The thing with pantomime is, it isn’t taught in drama schools or anything like that. You can be the greatest actor in the world and be lousy in pantomime. It’s a question of personality, and getting that personality right to the back of the gallery. People have to instantly like you, and you can’t teach that. What we’ve done here is make little local stars of me and a few members of the cast, and [the community] have grown up with us. Most theatres can’t do that – they need star names to sell tickets. That’s OK, but the majority of them aren’t capable of performing.
Is it true that throughout your four decades at York Theatre Royal, you’ve had an outright ban on celebrity co-stars?
Yes! Well, Gary Oldman played my cat. Pierce Brosnan was an ASM [Assistant Stage Manager]. So we’ve had lots of people that have become names, and whenever they’ve come back to see us, they all say that they’ve never experienced anything like working at the Theatre Royal.
People queue overnight for York tickets, yet many theatres struggle to fill seats. What are they doing wrong?
Management, management, management. They spend on the names, not the production. Many theatres are just robbing the public. I’m not going to knock them, but I cannot abide people who, oh what are they called? They’re not celebrities…
Reality stars?
Yes! Reality ones. I cannot abide. If you are a plumber and you can do pantomime – you’re welcome. But I have never known anyone [from TV] to do it, they’ve got no technique! They breathe down microphones, and think that’s a performance. You’ve got to work every line with every fibre of your body! It is the most arduous and energetic experience for anybody in this business, and they just don’t know!
Panto is viewed by some as an outdated, dying art form, crammed full of questionable humour. Do they have a point?
Well, I saw Ken Dodd many years ago, bless his heart, in a pantomime.

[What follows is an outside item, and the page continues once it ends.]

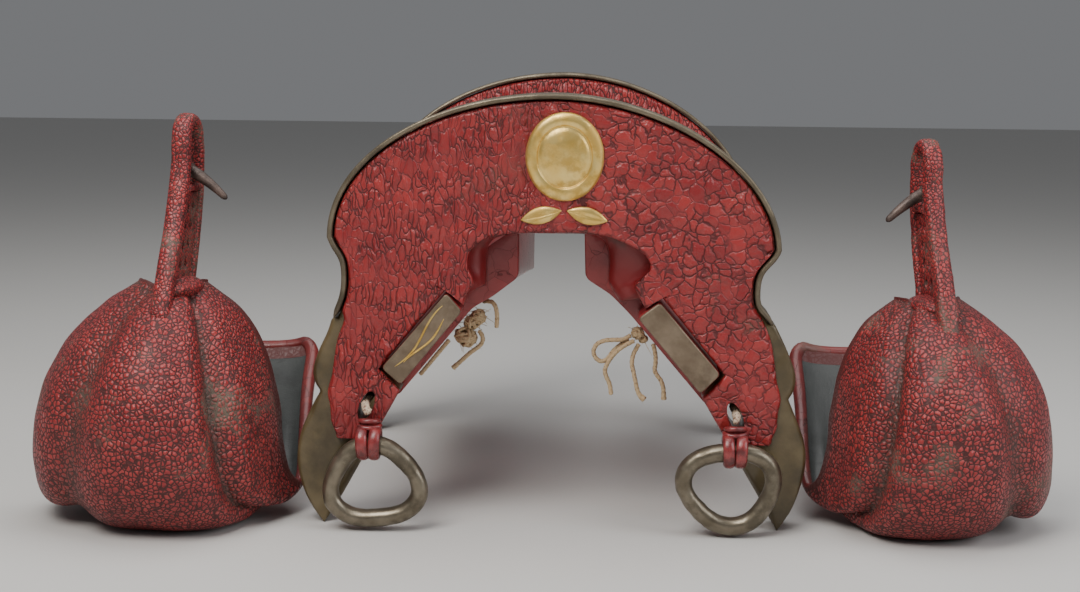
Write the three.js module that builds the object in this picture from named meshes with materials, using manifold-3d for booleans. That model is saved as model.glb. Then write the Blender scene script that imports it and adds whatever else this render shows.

Very funny man, but for some reason he jumped on the back of the villain and did about a quarter of an hour of homophobic gags. I looked around at the kids and they were totally bored. It’s not the way forward. We get all our humour by not making anyone embarrassed, and the fact is it doesn’t need to be outdated – you have to write a script every year, make it relevant! What actually makes it harder is if you want to do a Disney song or something, as they want about 20% of the royalties.
This year marks your 39th straight year playing the dame, yet some critics argue the role should be retired…
Ah! Now you’re talking. Take the dame out of the pantomime and you do not have a pantomime. The thing is, children won’t accept a woman playing the dame. It’s just not… funny! The thing where most dames go wrong is – I wear no makeup – they’ll put on clown like makeup, do a squeaky voice, put their arms together, big fake boobs and embarrass most of the audience. When I go out wearing the frocks and everything else, not one man or woman out in that audience is embarrassed by me. They’re all pissing with laughter, not uncomfortable at all. If you make one person uncomfortable, you are not a dame. You do not need to mince!
Finally, as we approach 2018, what is panto’s place within British culture? A wheezing relic of yesteryear, or something that should be cherished and preserved?
I love you! It should be absolutely treasured, it should be protected – my life would be over if it wasn’t. I don’t live for pantomime or anything, I’ve had a good career in other things, but it’s the most joyous thing ever to see that audience laughing at the same gag, going out that theatre happy as anything. It’s that wonderful British thing of, ‘We’re going to have a good night tonight’, and that’s what comes through the door on every performance. Hopefully, we don’t let them down.